◆ Given instruction: Starting at the top of the entries, restate word for word each line up to and including the one with "two discs at".

Modeling code records
━━━━━━━━━━━━━━━━━━━━━━━━━━━━━━

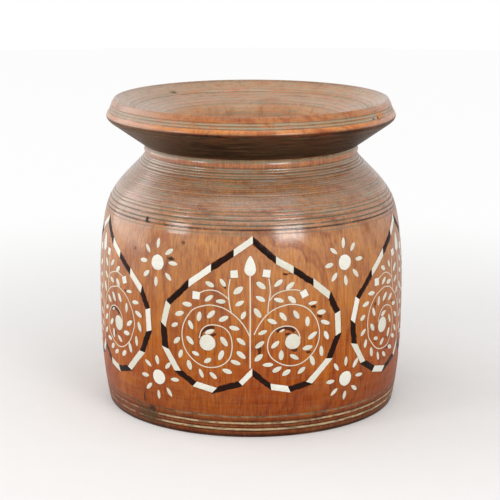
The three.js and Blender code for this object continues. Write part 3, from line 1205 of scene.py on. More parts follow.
@dataclass(frozen=True)
class RoundDiscs:
    """The two discs at the hearts of a panel's scrolls."""

    places: tuple[Place, ...] = ((-39.2, 90.0, 7.4), (37.4, 91.2, 7.1))
    first_tag: int = 80

    def lay(self, sheet: InlaySheet, place: PanelPlace, grow: float = 0.0) -> None:
        """Lays the discs in the sheet.

        Args:
            sheet: The sheet that they are cut in.
            place: The panel.
            grow: How far their outlines are moved outwards.
        """
        chance = place.chance("discs")
        for number, (s, z, radius) in enumerate(self.places):
            tone, tag = 0.55 + 0.25 * number, self.first_tag + number + place.number
            lay_disc(sheet, (s, z), radius + grow, tone, tag, chance)


def lay_disc(
    sheet: InlaySheet, centre: Point, radius: float, tone: float, number: float, chance: random.Random,
    corners: int = 30, wobble: float = 0.12,
) -> None:
    """Lays one hand-cut disc.

    Args:
        sheet: The sheet that it is cut in.
        centre: Where its middle lies.
        radius: Its radius in millimetres.
        tone: Its own shade, 0 to 1.
        number: A number that tells it from the others.
        chance: The run of chances that it is cut by.
        corners: How many corners its outline has.
        wobble: How far the outline strays from round.
    """
    phase = chance.uniform(0, math.tau)

    def form(bearing: float) -> Point:
        """Gives the disc's outline at a bearing."""
        reach = radius + wobble * math.sin(3 * bearing + phase) + 0.5 * wobble * math.sin(7 * bearing - phase)
        return reach * math.cos(bearing), reach * math.sin(bearing)

    sheet.blank(centre, 0.0, corners, form, tone, number)


@dataclass(frozen=True)
class Squares:
    """The four squares at the twigs' ends, as places, turns in degrees and sides."""

    places: tuple[tuple[float, float, float, float], ...] = (
        (-15.0, 153.8, 5.0, 6.7), (-49.6, 132.8, -4.0, 7.0), (13.8, 154.4, -8.0, 6.8), (47.9, 134.4, 25.0, 6.6),
    )
    skew: float = 0.05
    shake: float = 9.0
    corners: int = 16
    first_tag: int = 90

    def lay(self, sheet: InlaySheet, place: PanelPlace, grow: float = 0.0) -> None:
        """Lays the squares in the sheet.

        Args:
            sheet: The sheet that they are cut in.
            place: The panel.
            grow: How far their outlines are moved outwards.
        """
        chance = place.chance("squares")
        for number, (s, z, angle, side) in enumerate(self.places, self.first_tag):
            half = side / 2 + grow
            skew = chance.uniform(-self.skew, self.skew)

            def form(bearing: float, half: float = half, skew: float = skew) -> Point:
                """Gives the square's outline.

                Args:
                    bearing: The bearing round its middle, in radians.
                    half: Half its side.
                    skew: How far it is out of square.

                Returns:
                    The outline's place there.
                """
                across, up = math.cos(bearing), math.sin(bearing)
                reach = half / max(abs(across), abs(up))
                return reach * across * (1 + skew * up), reach * up * (1 - skew * across)

            turn = angle + (0.0 if place.is_front else chance.uniform(-self.shake, self.shake))
            sheet.blank((s, z), turn, self.corners, form, 0.05 + 0.2 * chance.random(), place.tag(number))


@dataclass(frozen=True)
class Slip:
    """One leaf or petal.

    Attributes:
        s: Where its middle lies along the wall.
        z: Where it lies up the wall.
        angle: How far it is turned, in degrees.
        length: Its length.
        width: Its width.
        keen: How much keener its ends are than those of a round slip.
        roundings: The least and most by which chance makes them keener still.
        skew: How much fuller one half may be than the other.
        turn_shake: How far it may be turned from its place, in degrees.
        shift: How far it may lie from its place.
        stray: How far the filling round it may lie beside it.
        corners: How many corners its outline has.
    """

    s: float
    z: float
    angle: float
    length: float
    width: float = 4.4
    keen: float = 0.0
    roundings: Point = (0.02, 0.34)
    skew: float = 0.12
    turn_shake: float = 7.0
    shift: float = 0.7
    stray: float = 0.16
    corners: int = 14

    def lay(self, sheet: InlaySheet, chance: random.Random, shake: float, grow: float, number: float) -> None:
        """Lays the slip in the sheet.

        Args:
            sheet: The sheet that it is cut in.
            chance: The run of chances that it is cut by.
            shake: How freely it strays from its place, 0 to 1.
            grow: How far its outline is moved outwards.
            number: A number that tells it from the others.
        """
        length = self.length * (1 + 0.05 * shake * chance.uniform(-1, 1)) / 2
        width = self.width * (1 + 0.1 * chance.uniform(-1, 1)) / 2
        point = self.keen + chance.uniform(*self.roundings)
        skew = chance.uniform(-self.skew, self.skew)
        angle = self.angle + self.turn_shake * shake * chance.uniform(-1, 1)
        s = self.s + self.shift * shake * chance.uniform(-1, 1)
        z = self.z + self.shift * shake * chance.uniform(-1, 1)
        tone = 0.6 + 0.4 * chance.random()
        stray = self.stray if grow else 0.0
        s += stray * chance.uniform(-1, 1)
        z += stray * chance.uniform(-1, 1)

        def form(bearing: float) -> Point:
            """Gives the slip's outline at a bearing."""
            across, up = math.cos(bearing), math.sin(bearing)
            return (length + grow) * across, (width + grow) * up * abs(up) ** point * (1 + skew * across)

        sheet.blank((s, z), angle, self.corners, form, tone, number)


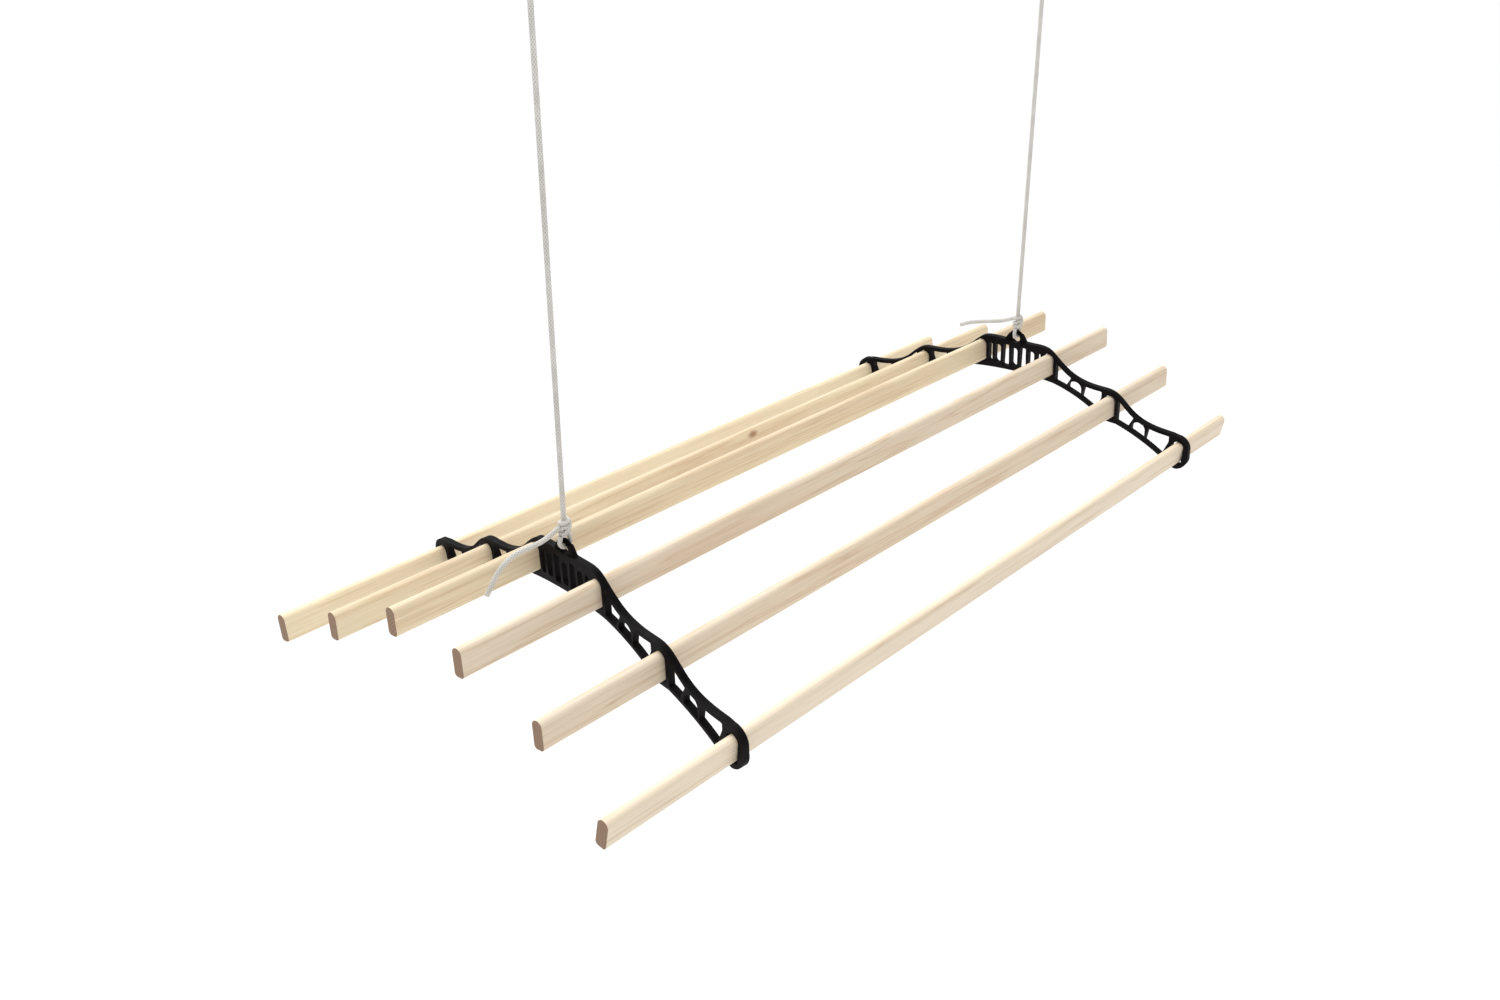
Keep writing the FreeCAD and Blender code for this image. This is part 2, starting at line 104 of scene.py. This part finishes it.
# Routes of the loose ends, relative to the lath tops under each eye
LEFT_TAIL = [
    (-0.0040, 0.0010, 0.0385),
    (-0.0190, 0.0060, 0.0280),
    (-0.0345, 0.0115, 0.0240),
    (-0.0525, 0.0175, 0.0205),
    (-0.0655, 0.0225, 0.0095),
    (-0.0740, 0.0260, -0.0040),
    (-0.0820, 0.0280, -0.0175),
]
RIGHT_TAIL = [
    (0.0000, 0.0040, 0.0415),
    (-0.0025, 0.0200, 0.0345),
    (-0.0065, 0.0360, 0.0315),
    (-0.0105, 0.0530, 0.0285),
    (-0.0160, 0.0690, 0.0255),
    (-0.0190, 0.0810, 0.0200),
]


# ---------------------------------------------------------------- camera


def make_camera():
    data = bpy.data.cameras.new("camera")
    data.sensor_fit = "HORIZONTAL"
    data.sensor_width = 36.0
    data.lens = CAMERA_LENS
    data.clip_start = 0.02
    data.clip_end = 100.0
    camera = bpy.data.objects.new("camera", data)
    bpy.context.scene.collection.objects.link(camera)
    back = -CAMERA_FORWARD.normalized()
    right = CAMERA_RIGHT.normalized()
    up = back.cross(right).normalized()
    turn = Matrix((right, up, back)).transposed().to_4x4()
    camera.matrix_world = Matrix.Translation(CAMERA_PLACE) @ turn
    bpy.context.scene.camera = camera


# ---------------------------------------------------------------- materials


def new_material(name):
    material = bpy.data.materials.new(name)
    material.use_nodes = True
    nodes = material.node_tree.nodes
    return material, nodes, material.node_tree.links, nodes["Principled BSDF"]


def add(nodes, kind, **settings):
    """A new node with the given properties, and input values where a name matches an input."""
    node = nodes.new(kind)
    for name, value in settings.items():
        if name in node.inputs:
            node.inputs[name].default_value = value
        else:
            setattr(node, name, value)
    return node


def ramp(nodes, links, factor, stops):
    node = nodes.new("ShaderNodeValToRGB")
    band = node.color_ramp
    while len(band.elements) < len(stops):
        band.elements.new(0.5)
    for element, (place, colour) in zip(band.elements, stops):
        element.position = place
        element.color = (*colour, 1.0)
    links.new(factor, node.inputs["Fac"])
    return node.outputs["Color"]


def mix_colour(nodes, links, factor, first, second, blend="MIX"):
    node = add(nodes, "ShaderNodeMix", data_type="RGBA", blend_type=blend)
    for value, socket in ((factor, node.inputs[0]), (first, node.inputs[6]), (second, node.inputs[7])):
        if isinstance(value, bpy.types.NodeSocket):
            links.new(value, socket)
        elif isinstance(value, tuple):
            socket.default_value = (*value, 1.0)
        else:
            socket.default_value = value
    return node.outputs[2]


def arithmetic(nodes, links, operation, first, second=0.0):
    node = add(nodes, "ShaderNodeMath", operation=operation)
    for value, socket in ((first, node.inputs[0]), (second, node.inputs[1])):
        if isinstance(value, bpy.types.NodeSocket):
            links.new(value, socket)
        else:
            socket.default_value = value
    return node.outputs[0]


def mapped(nodes, links, scale, offset=(0.0, 0.0, 0.0)):
    coordinates = nodes.new("ShaderNodeTexCoord")
    mapping = nodes.new("ShaderNodeMapping")
    mapping.inputs["Scale"].default_value = scale
    mapping.inputs["Location"].default_value = offset
    links.new(coordinates.outputs["Object"], mapping.inputs["Vector"])
    return mapping.outputs["Vector"]


def noise(nodes, links, vector, scale, detail=4.0, roughness=0.55):
    node = add(nodes, "ShaderNodeTexNoise", Scale=scale, Detail=detail, Roughness=roughness)
    links.new(vector, node.inputs["Vector"])
    return node.outputs["Fac"]


def bumped(nodes, links, shader, height, strength, distance):
    bump = add(nodes, "ShaderNodeBump", Strength=strength, Distance=distance)
    links.new(height, bump.inputs["Height"])
    links.new(bump.outputs["Normal"], shader.inputs["Normal"])


def pine(name, seed, knots, tint):
    """Pale planed pine, grain along X, with darker sawn ends, knots and a tint of its own."""
    material, nodes, links, shader = new_material(name)
    source = random.Random(seed)
    offset = tuple(source.uniform(-5, 5) for _ in range(3))
    warp = noise(nodes, links, mapped(nodes, links, (1.6, 9, 9), offset), 1.0, 3.0)
    rings = mapped(nodes, links, (1.3, 95, 95), offset)
    grain = noise(nodes, links, rings, 1.0, 3.0, 0.6)
    fibre = noise(nodes, links, mapped(nodes, links, (14, 900, 900), offset), 1.0, 3.0, 0.6)
    bands = arithmetic(nodes, links, "MULTIPLY", arithmetic(nodes, links, "ADD", grain, warp), 7.0)
    wave = arithmetic(nodes, links, "PINGPONG", bands, 1.0)
    tone = source.uniform(0.94, 1.04)
    pale = tuple(tone * value * part for value, part in zip(PINE_PALE, tint))
    mid = tuple(tone * value * part for value, part in zip(PINE_MID, tint))
    dark = tuple(tone * value * part for value, part in zip(PINE_DARK, tint))
    colour = ramp(nodes, links, wave, [(0.0, pale), (0.62, pale), (0.88, mid), (1.0, dark)])
    colour = mix_colour(nodes, links, 0.48, colour, pale)
    patch = noise(nodes, links, mapped(nodes, links, (2.2, 30, 30), offset), 1.0, 2.0)
    flush = ramp(nodes, links, patch, [(0.50, (0, 0, 0)), (0.72, (0.45, 0.45, 0.45))])
    colour = mix_colour(nodes, links, flush, colour, PINE_FLUSH)
    streak = ramp(nodes, links, fibre, [(0.35, (0.91, 0.89, 0.86)), (0.62, (1, 1, 1))])
    colour = mix_colour(nodes, links, 1.0, colour, streak, "MULTIPLY")
    for place, size in knots:
        squeeze = (0.55, 1, 1)
        stretched = mapped(nodes, links, squeeze, tuple(-v * s for v, s in zip(place, squeeze)))
        length = add(nodes, "ShaderNodeVectorMath", operation="LENGTH")
        links.new(stretched, length.inputs[0])
        near = arithmetic(nodes, links, "DIVIDE", length.outputs["Value"], size)
        stops = [(0.0, (0.9, 0.9, 0.9)), (0.45, (0.8, 0.8, 0.8)), (1.0, (0, 0, 0))]
        colour = mix_colour(nodes, links, ramp(nodes, links, near, stops), colour, PINE_KNOT)
    geometry = nodes.new("ShaderNodeNewGeometry")
    facing = add(nodes, "ShaderNodeSeparateXYZ")
    links.new(geometry.outputs["Normal"], facing.inputs["Vector"])
    sideways = arithmetic(nodes, links, "ABSOLUTE", facing.outputs["X"])
    end = arithmetic(nodes, links, "GREATER_THAN", sideways, 0.8)
    centre = source.uniform(-0.03, 0.03)
    ring_place = mapped(nodes, links, (0.0, 1.0, 1.0), (0.0, centre, 0.70 + source.uniform(-0.03, 0.03)))
    ring_length = add(nodes, "ShaderNodeVectorMath", operation="LENGTH")
    links.new(ring_place, ring_length.inputs[0])
    year = arithmetic(nodes, links, "MULTIPLY", ring_length.outputs["Value"], 620.0)
    year_wave = arithmetic(nodes, links, "PINGPONG", year, 1.0)
    end_colour = ramp(nodes, links, year_wave, [(0.0, (0.36, 0.225, 0.135)), (1.0, (0.23, 0.135, 0.078))])
    colour = mix_colour(nodes, links, end, colour, end_colour)
    links.new(colour, shader.inputs["Base Color"])
    rough = ramp(nodes, links, fibre, [(0.3, (0.62, 0.62, 0.62)), (0.7, (0.48, 0.48, 0.48))])
    links.new(rough, shader.inputs["Roughness"])
    bumped(nodes, links, shader, fibre, 0.10, 0.0004)
    return material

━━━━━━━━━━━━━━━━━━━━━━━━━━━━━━

◆ Response to this exercise:
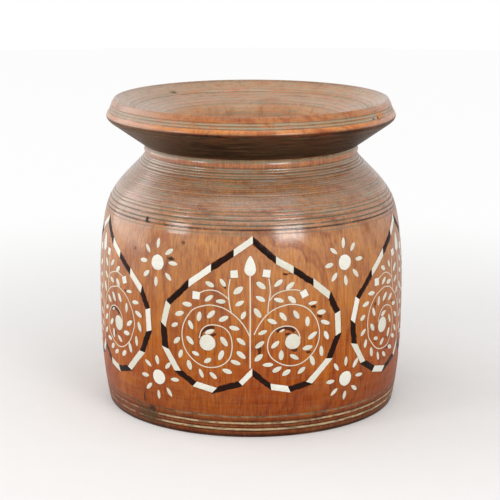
The three.js and Blender code for this object continues. Write part 3, from line 1205 of scene.py on. More parts follow.
@dataclass(frozen=True)
class RoundDiscs:
    """The two discs at the hearts of a panel's scrolls."""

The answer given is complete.